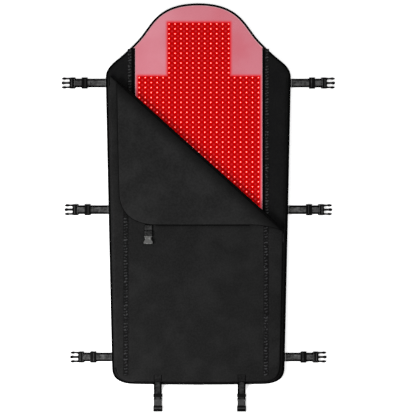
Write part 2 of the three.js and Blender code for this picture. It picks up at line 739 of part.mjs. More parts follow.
// The cover's half, from the slider down and round the foot.
const coverZip = (reach) => [
  [CHAIN_SPLIT, TEETH_BASE],
  [CHAIN_SPLIT, teethTop],
  [teethOut, teethTop],
  [teethOut, tapeHigh],
  [reach, tapeHigh],
  [reach, tapeLow],
  [teethOut, tapeLow],
  [teethOut, TEETH_BASE],
];
const chainTop = sliderY - SLIDER_LENGTH / 2 - 2;
const coverReach = COVER_RIGHT - CHAIN_SIDE - GAP;
add("zip_tape_cover", sweep(chainPath(chainTop), coverZip(coverReach)), "coatedFabric");

// The flap's half, along its hem from the flap strap to where the hem dips.
const flapStrapX = flapCornerX + FLAP_STRAP_INSET;
const hemStart = flapStrapX + END_WEBBING;
const hemEnd = flapRight - FLAP_TIP_RUN;
const hemTape = profile(
  [
    [-HEM_TAPE - GAP, 2 * FOLD_Z - tapeHigh],
    [-GAP, 2 * FOLD_Z - tapeHigh],
    [-GAP, 2 * FOLD_Z - tapeLow],
    [-HEM_TAPE - GAP, 2 * FOLD_Z - tapeLow],
  ],
  hemEnd - hemStart,
);
hemTape.rotateZ(Math.PI / 2).translate((hemStart + hemEnd) / 2, HEM_Y, 0);
add("zip_tape_flap", hemTape, "coatedFabric");

// Slider: two plates joined by a post between the rows of teeth, and a bridge for the puller.
const slider = new THREE.Group();
slider.position.set(sideX(sliderY) - CHAIN_SIDE, sliderY, 0);
slider.rotation.z = -Math.atan(SIDE_SLOPE);
root.add(slider);
const plateTop = teethTop + SLIDER_PLAY + SLIDER_PLATE;
const plateBase = TEETH_BASE - SLIDER_PLAY - SLIDER_PLATE;
const pivotZ = plateTop + PIVOT_RISE;
const bridgeTop = pivotZ + PULLER_PIN + 1.1;
const pinPlay = PULLER_PIN + GAP;
const sink = 0.1; // how far joined blocks run into each other
const halfWidth = SLIDER_WIDTH / 2;
const halfLength = SLIDER_LENGTH / 2;
const halfBridge = BRIDGE_WIDTH / 2;
const halfPost = CHAIN_SPLIT - GAP;
const sliderBody = join(
  block(-halfWidth, halfWidth, -halfLength, halfLength, plateTop - SLIDER_PLATE, plateTop),
  block(-halfWidth, halfWidth, -halfLength, halfLength, plateBase, plateBase + SLIDER_PLATE),
  block(-halfPost, halfPost, 1, halfLength - 1, plateBase + sink, plateTop - sink),
  block(-halfBridge, halfBridge, -BRIDGE_LENGTH / 2, BRIDGE_LENGTH / 2, plateTop - sink, bridgeTop),
);
const pinHole = block(-2, 2, -pinPlay, pinPlay, pivotZ - pinPlay, pivotZ + pinPlay);
add("zip_slider", cut(sliderBody, pinHole), "zipMetal", slider);
const pullerHalf = PULLER_WIDTH / 2;
const pullerArm = PULLER_LENGTH / 3;
const armInside = halfBridge + 1;
const pinLevel = [pivotZ - PULLER_PIN, pivotZ + PULLER_PIN];
const puller = join(
  rod(PULLER_PIN, 2 * armInside + 1).rotateZ(Math.PI / 2).translate(0, 0, pivotZ),
  block(-pullerHalf, -armInside, -pullerArm, PULLER_PIN, ...pinLevel),
  block(armInside, pullerHalf, -pullerArm, PULLER_PIN, ...pinLevel),
  block(-pullerHalf, pullerHalf, -PULLER_LENGTH, -pullerArm + 1, ...pinLevel),
);
add("zip_puller", puller, "zipMetal", slider);

// ---------------------------------------------------------------- straps
// A strap is drawn in its own frame: X runs out from its hinge line, Y is across, Z is up.

const strapFrame = (x, y, turn) => {
  const frame = new THREE.Group();
  frame.position.set(x, y, 0);
  frame.rotation.z = turn;
  root.add(frame);
  return frame;
};

// Webbing that comes along a lead, goes round a bar and comes back along a tail.
const webbing = (lead, barX, barZ, tail, width) => {
  const loop = [];
  for (let i = 0; i <= 6; i++) {
    const angle = -Math.PI / 2 + (i * Math.PI) / 6;
    loop.push([barX + LOOP * Math.cos(angle), barZ + LOOP * Math.sin(angle)]);
  }
  return profile(ribbon([...lead, ...loop, ...tail], WEBBING), width);
};

// Slide adjuster or keeper: two bars over the webbing and one under it, between two side rails.
const adjuster = (length, width, webbingWidth, low, high) => {
  const rail = webbingWidth / 2 + RAIL_PLAY;
  const bar = length / 6;
  const thickness = 2.1;
  const play = 0.5;
  const base = low - play - thickness;
  const roof = high + play + thickness;
  return join(
    block(-length / 2, length / 2, rail, width / 2, base, roof),
    block(-length / 2, length / 2, -width / 2, -rail, base, roof),
    block(-length / 2, -length / 2 + bar, -width / 2, width / 2, roof - thickness, roof),
    block(length / 2 - bar, length / 2, -width / 2, width / 2, roof - thickness, roof),
    block(-bar / 1.5, bar / 1.5, -width / 2, width / 2, base, base + thickness),
  );
};

// A plan outline of [x, y] corners for one half, mirrored across the strap.
const symmetric = (half) => [
  ...half.map(([x, y]) => new THREE.Vector2(x, -y)),
  ...half.map(([x, y]) => new THREE.Vector2(x, y)).reverse(),
];

// The window that webbing loops through at a buckle's bar.
const webbingWindow = (half, thick) =>
  block(-BAR - PAST, WINDOW, -half, half, -thick - 1, thick + 1);

// Male half: a block with a bar and a window for the webbing, a guide and two sprung arms that
// fit a female buckle's mouth.
const maleBuckle = () => {
  const half = MALE_WIDTH / 2;
  const thick = MALE_THICKNESS / 2;
  const tip = MALE_BLOCK + PRONGS;
  const neck = MALE_BLOCK - 1;
  const bevel = 3;
  const body = sheet(
    symmetric([
      [-BAR, half - bevel],
      [BAR, half],
      [MALE_BLOCK - bevel, half],
      [MALE_BLOCK, half - bevel],
    ]),
    -thick,
    thick,
  );
  const windowHalf = SIDE_WEBBING / 2 + RAIL_PLAY;
  const guide = block(
    neck,
    tip - 7,
    -GUIDE_WIDTH / 2,
    GUIDE_WIDTH / 2,
    -GUIDE_HEIGHT / 2,
    GUIDE_HEIGHT / 2,
  );
  const spread = FEMALE_WIDTH / 2 - MOUTH_WALL - ARM_PLAY;
  const armHalf = MOUTH_HEIGHT / 2 - ARM_HEIGHT_PLAY;
  const arm = (sign) => {
    const corners = [
      [neck, spread - 6.5],
      [tip - 12, spread - 5],
      [tip - 2, spread - 8.5],
      [tip, spread - 7],
      [tip - 3, spread - 3],
      [tip - 13, spread],
      [tip - 17, spread - 1.7],
      [neck, spread - 1.5],
    ];
    const outline = corners.map(([x, y]) => new THREE.Vector2(x, sign * y));
    return sheet(sign > 0 ? outline : outline.reverse(), -armHalf, armHalf);
  };
  const bored = cut(body, webbingWindow(windowHalf, thick));
  return join(bored, rod(BAR, 2 * windowHalf + 2), guide, arm(1), arm(-1));
};

// Female half: a bar and window, then a hollow body that narrows to a waist, and a full-width
// collar round the mouth.
const femaleBuckle = (length, waistCut) => {
  const half = FEMALE_WIDTH / 2;
  const thick = FEMALE_THICKNESS / 2;
  const body = sheet(
    symmetric([
      [-BAR, half - 1],
      [WINDOW, half - 1],
      [WINDOW + 3, half - waistCut],
      [length / 2, half - waistCut],
      [length / 2 + 4, half],
      [length, half],
    ]),
    -thick,
    thick,
  );
  const windowHalf = END_WEBBING / 2 + FEMALE_WINDOW_PLAY;
  const mouth = block(
    WINDOW + MOUTH_FLOOR,
    length + PAST,
    -half + MOUTH_WALL,
    half - MOUTH_WALL,
    -MOUTH_HEIGHT / 2,
    MOUTH_HEIGHT / 2,
  );
  const hollow = cut(body, webbingWindow(windowHalf, thick), mouth);
  return join(hollow, rod(BAR, 2 * windowHalf + 2));
};

// Side straps, sewn under the mat's edge, in three rows on each side.
const barHeight = MALE_THICKNESS / 2 + BUCKLE_LIFT;
const lowLayer = STRAP_HEIGHT;
const highLayer = STRAP_HEIGHT + WEBBING + GAP;
const rows = {
  head: CROWN_Y - HEAD_ROW,
  middle: CROWN_Y - MIDDLE_ROW,
  foot: FOOT_Y + FOOT_ROW,
};
for (const [row, y] of Object.entries(rows)) {
  const barX = STRAP_REACHES[row] - MALE_BLOCK - PRONGS;
  const loopStart = barX - BAR - LOOP_RUN;
  const lead = [[1, lowLayer], [loopStart, lowLayer]];
  const tail = [[loopStart, highLayer], [loopStart - SIDE_ADJUSTER - SIDE_TAIL, highLayer]];
  for (const [side, sign] of sides) {
    const frame = strapFrame(sign * (sideX(y) + STRAP_HINGE), y, sign < 0 ? Math.PI : 0);
    const strap = webbing(lead, barX, barHeight, tail, SIDE_WEBBING);
    add(`webbing_${side}_${row}`, strap, "webbing", frame);
    const slide = adjuster(
      SIDE_ADJUSTER,
      MALE_WIDTH,
      SIDE_WEBBING,
      lowLayer - WEBBING / 2,
      highLayer + WEBBING / 2,
    );
    slide.translate(loopStart - SIDE_ADJUSTER / 2 - GAP, 0, 0);
    add(`adjuster_${side}_${row}`, slide, "moulding", frame);
    const buckle = maleBuckle().translate(barX, 0, barHeight);
    add(`male_buckle_${side}_${row}`, buckle, "moulding", frame);
  }
}

// End straps, sewn on the cover at the foot. They drop over the rim to the floor.
const endHingeY = FOOT_Y + COVER_FOOT + END_HINGE_INSET;
const endHingeZ = COVER_TOP + END_HINGE_RISE;
const endBarX = endHingeY - (FOOT_Y - END_STRAP_OVERHANG) - END_BUCKLE;
const endBarZ = FEMALE_THICKNESS / 2 + END_BUCKLE_LIFT;
const endLow = endBarZ - (WEBBING + GAP) / 2;
const endHigh = endBarZ + (WEBBING + GAP) / 2;
const rimDrop = endHingeY - FOOT_Y;
const keeperEnd = endBarX - 9;
const endLead = [
  [1.5, endHingeZ],
  [rimDrop - 2.5, endHingeZ - 1.5],
  [rimDrop + 5.5, endHingeZ - 7],
  [rimDrop + 24, endLow + 6],
  [rimDrop + 30, endLow],
  [endBarX - 8, endLow],
];
const endTail = [[endBarX - 8, endHigh], [rimDrop + 34, endHigh]];
for (const [side, x] of Object.entries(END_STRAP_XS)) {
  const patchY = endHingeY + 2;
  const half = END_WEBBING / 2;
  const patch = block(x - half, x + half, patchY, patchY + PATCH_LENGTH, ...onCover(WEBBING));
  add("end_patch_" + side, patch, "webbing");
  const frame = strapFrame(x, endHingeY, -Math.PI / 2);
  const strap = webbing(endLead, endBarX, endBarZ, endTail, END_WEBBING);
  add("end_webbing_" + side, strap, "webbing", frame);
  const keeper = adjuster(
    KEEPER,
    FEMALE_WIDTH,
    END_WEBBING,
    endLow - WEBBING / 2,
    endHigh + WEBBING / 2,
  );
  keeper.translate(keeperEnd - KEEPER / 2, 0, 0);
  add("end_keeper_" + side, keeper, "moulding", frame);
  const buckle = femaleBuckle(END_BUCKLE, END_WAIST_CUT);
  add("end_female_buckle_" + side, buckle.translate(endBarX, 0, endBarZ), "greyMoulding", frame);
}

// Flap strap, which lies on the cover below the flap's hem.
const flapBarZ = COVER_TOP + FLAP_BUCKLE_LIFT + FEMALE_THICKNESS / 2;
const flapStrap = strapFrame(flapStrapX, HEM_Y, -Math.PI / 2);
const flapLow = flapBarZ - (WEBBING + GAP) / 2;
const flapHigh = flapBarZ + (WEBBING + GAP) / 2;
const flapLead = [[1, flapLow], [14, flapLow]];
const flapTail = [[14, flapHigh], [6, flapHigh]];
const flapLoop = webbing(flapLead, FLAP_STRAP_LENGTH, flapBarZ, flapTail, END_WEBBING);
add("flap_webbing", flapLoop, "webbing", flapStrap);
const flapBuckle = femaleBuckle(FLAP_BUCKLE, FLAP_WAIST_CUT);
flapBuckle.translate(FLAP_STRAP_LENGTH, 0, flapBarZ);
add("flap_female_buckle", flapBuckle, "greyMoulding", flapStrap);

export default root;
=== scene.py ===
import json
import math

import bmesh
import bpy
import numpy as np
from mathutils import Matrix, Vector, noise
from mathutils.geometry import delaunay_2d_cdt


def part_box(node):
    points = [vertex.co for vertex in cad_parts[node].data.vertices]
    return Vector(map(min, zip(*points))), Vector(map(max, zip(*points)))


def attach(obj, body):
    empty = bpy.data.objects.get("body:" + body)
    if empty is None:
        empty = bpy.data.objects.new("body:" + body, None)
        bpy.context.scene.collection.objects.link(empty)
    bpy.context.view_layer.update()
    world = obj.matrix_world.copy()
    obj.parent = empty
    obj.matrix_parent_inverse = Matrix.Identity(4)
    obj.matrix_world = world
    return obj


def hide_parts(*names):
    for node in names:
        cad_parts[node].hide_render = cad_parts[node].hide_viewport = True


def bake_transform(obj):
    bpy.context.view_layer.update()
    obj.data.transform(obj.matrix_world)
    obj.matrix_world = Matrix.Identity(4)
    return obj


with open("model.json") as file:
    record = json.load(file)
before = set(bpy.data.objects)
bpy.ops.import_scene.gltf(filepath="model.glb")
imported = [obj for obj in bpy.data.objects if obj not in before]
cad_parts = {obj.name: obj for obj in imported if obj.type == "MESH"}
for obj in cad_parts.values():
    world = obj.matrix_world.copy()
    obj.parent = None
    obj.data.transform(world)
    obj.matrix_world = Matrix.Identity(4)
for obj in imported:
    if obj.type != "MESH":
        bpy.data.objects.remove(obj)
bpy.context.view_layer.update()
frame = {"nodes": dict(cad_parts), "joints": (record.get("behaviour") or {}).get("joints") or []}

nodes = frame["nodes"]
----
Begin at the line that has "the flap's hem."; stop after the line that has "if empty is". Copy every line in that span exactly.

▸ EXERCISE RESPONSE:
// Flap strap, which lies on the cover below the flap's hem.
const flapBarZ = COVER_TOP + FLAP_BUCKLE_LIFT + FEMALE_THICKNESS / 2;
const flapStrap = strapFrame(flapStrapX, HEM_Y, -Math.PI / 2);
const flapLow = flapBarZ - (WEBBING + GAP) / 2;
const flapHigh = flapBarZ + (WEBBING + GAP) / 2;
const flapLead = [[1, flapLow], [14, flapLow]];
const flapTail = [[14, flapHigh], [6, flapHigh]];
const flapLoop = webbing(flapLead, FLAP_STRAP_LENGTH, flapBarZ, flapTail, END_WEBBING);
add("flap_webbing", flapLoop, "webbing", flapStrap);
const flapBuckle = femaleBuckle(FLAP_BUCKLE, FLAP_WAIST_CUT);
flapBuckle.translate(FLAP_STRAP_LENGTH, 0, flapBarZ);
add("flap_female_buckle", flapBuckle, "greyMoulding", flapStrap);

export default root;
=== scene.py ===
import json
import math

import bmesh
import bpy
import numpy as np
from mathutils import Matrix, Vector, noise
from mathutils.geometry import delaunay_2d_cdt


def part_box(node):
    points = [vertex.co for vertex in cad_parts[node].data.vertices]
    return Vector(map(min, zip(*points))), Vector(map(max, zip(*points)))


def attach(obj, body):
    empty = bpy.data.objects.get("body:" + body)
    if empty is None:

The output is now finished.